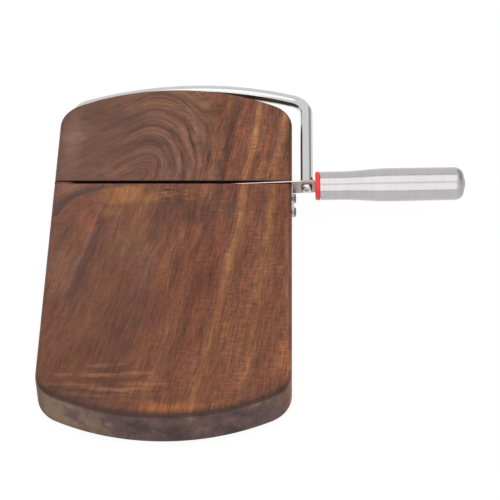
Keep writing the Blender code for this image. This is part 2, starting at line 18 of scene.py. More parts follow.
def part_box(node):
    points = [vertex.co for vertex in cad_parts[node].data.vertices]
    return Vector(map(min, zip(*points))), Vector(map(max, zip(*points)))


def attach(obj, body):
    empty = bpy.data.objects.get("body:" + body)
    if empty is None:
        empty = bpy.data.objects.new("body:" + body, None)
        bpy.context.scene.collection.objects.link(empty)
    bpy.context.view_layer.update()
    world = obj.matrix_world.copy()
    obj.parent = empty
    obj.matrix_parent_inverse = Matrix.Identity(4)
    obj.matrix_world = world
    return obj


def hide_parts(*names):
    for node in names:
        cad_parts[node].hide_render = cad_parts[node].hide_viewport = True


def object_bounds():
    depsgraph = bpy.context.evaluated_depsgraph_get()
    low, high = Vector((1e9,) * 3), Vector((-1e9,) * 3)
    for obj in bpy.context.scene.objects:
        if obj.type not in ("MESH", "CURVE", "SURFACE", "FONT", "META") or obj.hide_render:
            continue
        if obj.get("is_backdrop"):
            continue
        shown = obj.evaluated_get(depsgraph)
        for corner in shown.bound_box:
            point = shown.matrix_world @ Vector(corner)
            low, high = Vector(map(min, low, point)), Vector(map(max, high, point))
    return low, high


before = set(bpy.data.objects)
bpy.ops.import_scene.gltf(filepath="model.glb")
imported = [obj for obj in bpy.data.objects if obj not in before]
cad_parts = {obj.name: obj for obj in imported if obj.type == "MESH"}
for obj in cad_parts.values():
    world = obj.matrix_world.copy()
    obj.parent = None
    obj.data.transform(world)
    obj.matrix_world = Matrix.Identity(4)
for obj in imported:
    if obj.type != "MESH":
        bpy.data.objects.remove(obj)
cad_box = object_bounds()
MM = 0.001

print("nodes:", len(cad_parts))
print("size in mm:", [round((high - low) / MM, 1) for low, high in zip(*cad_box)])

# %% [markdown]
# ## The camera
# The photograph was taken from the front, about 46 degrees above the table, with a long lens.
# The board's outline gives the place of the camera: the front end looks wider than the rear end
# by just as much as a distance of 1.4 m makes it. The lens shift slides the picture sideways
# without turning the camera, because the board stands left of the middle.

# %% Place the camera
CAMERA_PLACE = Vector((75.0, -986.3, 1013.3)) * MM
CAMERA_TURN = math.radians(44)
LENS = 165.46
SENSOR = 36
SHIFT = -0.084

bpy.ops.object.camera_add(location=CAMERA_PLACE, rotation=(CAMERA_TURN, 0, 0))
camera = bpy.context.object
camera.name = "camera"
camera.data.lens = LENS
camera.data.sensor_width = SENSOR
camera.data.shift_x = SHIFT
camera.data.dof.use_dof = False
bpy.context.scene.camera = camera
print("camera looks down at", round(90 - math.degrees(CAMERA_TURN)), "degrees")

# %% [markdown]
# ## Colours and nodes
# A colour is easiest to read off a picture as an sRGB hex value, but shaders work in linear
# light, so one function turns the first into the second. Another small function adds a node to a
# material, sets its values and links it. Every material below is built with these two.

# %% Turn a colour linear


def linear(hex_colour):
    """An sRGB hex colour, such as "#a87850", as linear RGBA."""
    channels = [int(hex_colour[i:i + 2], 16) / 255 for i in (1, 3, 5)]
    light = [c / 12.92 if c <= 0.04045 else ((c + 0.055) / 1.055) ** 2.4 for c in channels]
    return (*light, 1.0)


print("linear middle grey:", round(linear("#808080")[0], 3))

# %% Add a node


def node(tree, kind, settings=None, **sockets):
    """Add a node. Settings are its properties, or the stops of a colour ramp as places with hex
    colours. Sockets, by name or as i0, i1, take a value, another node's output, or a node, whose
    first output is meant. A node such as Mix has hidden sockets for its other kinds of data,
    which are passed over."""
    made = tree.nodes.new(kind)
    for name, value in (settings or {}).items():
        if name == "stops":
            stops = made.color_ramp.elements
            while len(stops) < len(value):
                stops.new(1.0)
            for stop, (place, colour) in zip(stops, value):
                stop.position, stop.color = place, linear(colour)
        else:
            setattr(made, name, value)
    for name, value in sockets.items():
        open_sockets = [socket for socket in made.inputs if socket.enabled]
        if name[0] == "i" and name[1:].isdigit():
            socket = open_sockets[int(name[1:])]
        else:
            socket = next(s for s in open_sockets if s.name == name.replace("_", " "))
        if isinstance(value, bpy.types.Node):
            value = next(output for output in value.outputs if output.enabled)
        if isinstance(value, bpy.types.NodeSocket):
            tree.links.new(value, socket)
        else:
            socket.default_value = value
    return made


def new_material(name):
    """An empty node material and its tree."""
    material = bpy.data.materials.new(name)
    material.use_nodes = True
    material.node_tree.nodes.clear()
    return material, material.node_tree


print("a node is added with its settings and links")

# %% Short names for nodes and their settings
MATH, VECTOR, MIX = "ShaderNodeMath", "ShaderNodeVectorMath", "ShaderNodeMix"
RANGE, NOISE, RAMP = "ShaderNodeMapRange", "ShaderNodeTexNoise", "ShaderNodeValToRGB"
SPLIT, JOIN, COORDINATES = (f"ShaderNode{kind}" for kind in (
    "SeparateXYZ", "CombineXYZ", "TexCoord"))
ADD, SUBTRACT, MULTIPLY, MULTIPLY_ADD, ABSOLUTE, MAXIMUM, SMOOTH_MAX, LENGTH, SCALE = (
    {"operation": name} for name in (
        "ADD", "SUBTRACT", "MULTIPLY", "MULTIPLY_ADD", "ABSOLUTE", "MAXIMUM", "SMOOTH_MAX",
        "LENGTH", "SCALE"))
LINEAR, SMOOTH = ({"interpolation_type": name} for name in ("LINEAR", "SMOOTHSTEP"))
RGBA = {"data_type": "RGBA"}
WHITE = linear("#ffffff")
print("kinds of nodes with short names:", len((MATH, VECTOR, MIX, RANGE, NOISE, RAMP, SPLIT, JOIN,
                                               COORDINATES)))

# %% [markdown]
# Two groups of nodes come back in every finish. At its start stands the place of a point, in
# millimetres, and at its end the shader, with fine relief from a Bump node.

# %% The start and the end of a finish


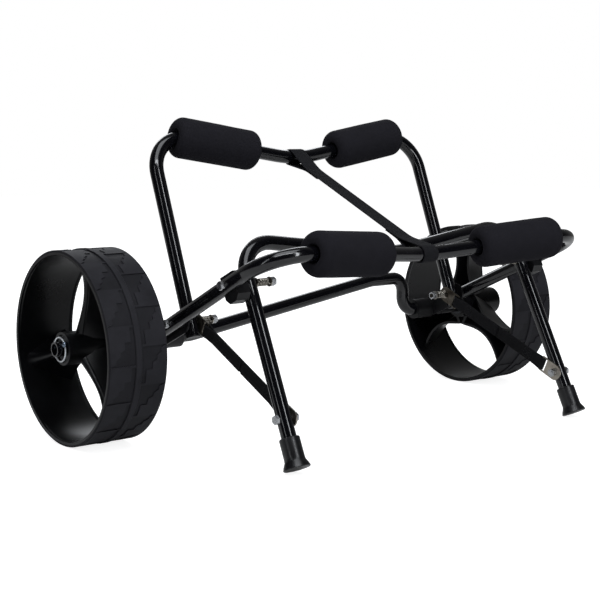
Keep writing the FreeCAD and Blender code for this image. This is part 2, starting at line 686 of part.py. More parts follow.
def springPath(radius, length, turns, start, sign):
    """A helix of quarter-turn biarcs, its ends bent to run straight along the axis."""
    stub = size["springWire"]
    bend = 1.3 * size["springWire"]
    rise = length - 2 * (stub + bend)
    quarters = int(round(4 * turns))

    def helixPoint(number):
        angle = math.pi / 2 * number
        x = stub + bend + rise * number / quarters
        place = Vector(x, radius * math.cos(angle), radius * math.sin(angle))
        slope = rise / quarters / (math.pi / 2)
        tangent = Vector(slope, -radius * math.sin(angle), radius * math.cos(angle)).normalize()
        return place, tangent

    stations = [helixPoint(number) for number in range(quarters + 1)]
    firstPlace, firstTangent = stations[0]
    lastPlace, lastTangent = stations[-1]
    foot = Vector(0, firstPlace.y, firstPlace.z) - Vector(0, firstTangent.y, firstTangent.z) * bend
    head = Vector(length, lastPlace.y, lastPlace.z) + Vector(0, lastTangent.y, lastTangent.z) * bend
    stations = [(foot, xAxis), (foot + xAxis * stub, xAxis)] + stations
    stations += [(head - xAxis * stub, xAxis), (head, xAxis)]
    turn = Rotation(zAxis, 0 if sign > 0 else 180)
    stations = [(start + turn.multVec(place), turn.multVec(tangent)) for place, tangent in stations]
    edges = [Part.LineSegment(stations[0][0], stations[1][0]).toShape()]
    for (place, tangent), (nextPlace, nextTangent) in zip(stations[1:-2], stations[2:-1]):
        edges += biarc(place, tangent, nextPlace, nextTangent)
    edges.append(Part.LineSegment(stations[-2][0], stations[-1][0]).toShape())
    return Part.Wire(edges)


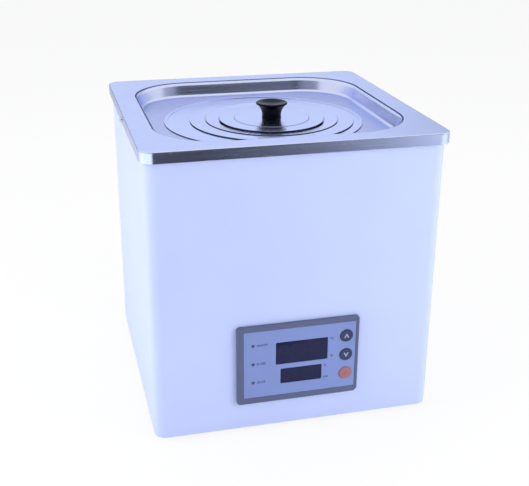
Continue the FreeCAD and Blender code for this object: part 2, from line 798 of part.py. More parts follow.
# Lid: turned-down edge and a slightly raised middle
lid = new_body("lid", "stack_shift")
BOSS_TOP = "(ring_3_lip + lid_boss_height)"
SLOPE = "(lid_boss_radius + lid_boss_slope)"
turn(
    lid,
    "z",
    ("0", "0", SEAT_3),
    [
        ("lid_radius", "0"),
        ("lid_radius", "ring_3_lip"),
        (SLOPE, "ring_3_lip"),
        ("lid_boss_radius", BOSS_TOP),
        ("knob_screw_radius + running_gap", BOSS_TOP),
        ("knob_screw_radius + running_gap", f"{BOSS_TOP} - ring_sheet"),
        ("lid_boss_radius", f"{BOSS_TOP} - ring_sheet"),
        (SLOPE, "ring_3_lip - ring_sheet"),
        ("lid_radius - ring_sheet", "ring_3_lip - ring_sheet"),
        ("lid_radius - ring_sheet", "0"),
    ],
)
lid_shoulder = level_edge(number(f"{SEAT_3} + ring_3_lip"), outside=number("lid_radius") - 0.01)
round_over(lid, "ring_bend", lid_shoulder)

# Moulded knob, waisted and dished on top, with a blind hole for its screw
knob = new_body("lid_knob", "stack_shift")
RIM_Z = "(knob_height - knob_rim_height)"
FLARE_TOP = "(knob_rim_radius - knob_rim_bevel)"
FLARE_X = f"({FLARE_TOP} - knob_waist_radius)"
FLARE_Z = f"({RIM_Z} - knob_waist_height)"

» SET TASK
Copy out only the lines above from the one with "if empty is" to the one with "SHIFT = -0.084", inclusive, exactly as they stand.

» WRITTEN RESPONSE
    if empty is None:
        empty = bpy.data.objects.new("body:" + body, None)
        bpy.context.scene.collection.objects.link(empty)
    bpy.context.view_layer.update()
    world = obj.matrix_world.copy()
    obj.parent = empty
    obj.matrix_parent_inverse = Matrix.Identity(4)
    obj.matrix_world = world
    return obj


def hide_parts(*names):
    for node in names:
        cad_parts[node].hide_render = cad_parts[node].hide_viewport = True


def object_bounds():
    depsgraph = bpy.context.evaluated_depsgraph_get()
    low, high = Vector((1e9,) * 3), Vector((-1e9,) * 3)
    for obj in bpy.context.scene.objects:
        if obj.type not in ("MESH", "CURVE", "SURFACE", "FONT", "META") or obj.hide_render:
            continue
        if obj.get("is_backdrop"):
            continue
        shown = obj.evaluated_get(depsgraph)
        for corner in shown.bound_box:
            point = shown.matrix_world @ Vector(corner)
            low, high = Vector(map(min, low, point)), Vector(map(max, high, point))
    return low, high


before = set(bpy.data.objects)
bpy.ops.import_scene.gltf(filepath="model.glb")
imported = [obj for obj in bpy.data.objects if obj not in before]
cad_parts = {obj.name: obj for obj in imported if obj.type == "MESH"}
for obj in cad_parts.values():
    world = obj.matrix_world.copy()
    obj.parent = None
    obj.data.transform(world)
    obj.matrix_world = Matrix.Identity(4)
for obj in imported:
    if obj.type != "MESH":
        bpy.data.objects.remove(obj)
cad_box = object_bounds()
MM = 0.001

print("nodes:", len(cad_parts))
print("size in mm:", [round((high - low) / MM, 1) for low, high in zip(*cad_box)])

# %% [markdown]
# ## The camera
# The photograph was taken from the front, about 46 degrees above the table, with a long lens.
# The board's outline gives the place of the camera: the front end looks wider than the rear end
# by just as much as a distance of 1.4 m makes it. The lens shift slides the picture sideways
# without turning the camera, because the board stands left of the middle.

# %% Place the camera
CAMERA_PLACE = Vector((75.0, -986.3, 1013.3)) * MM
CAMERA_TURN = math.radians(44)
LENS = 165.46
SENSOR = 36
SHIFT = -0.084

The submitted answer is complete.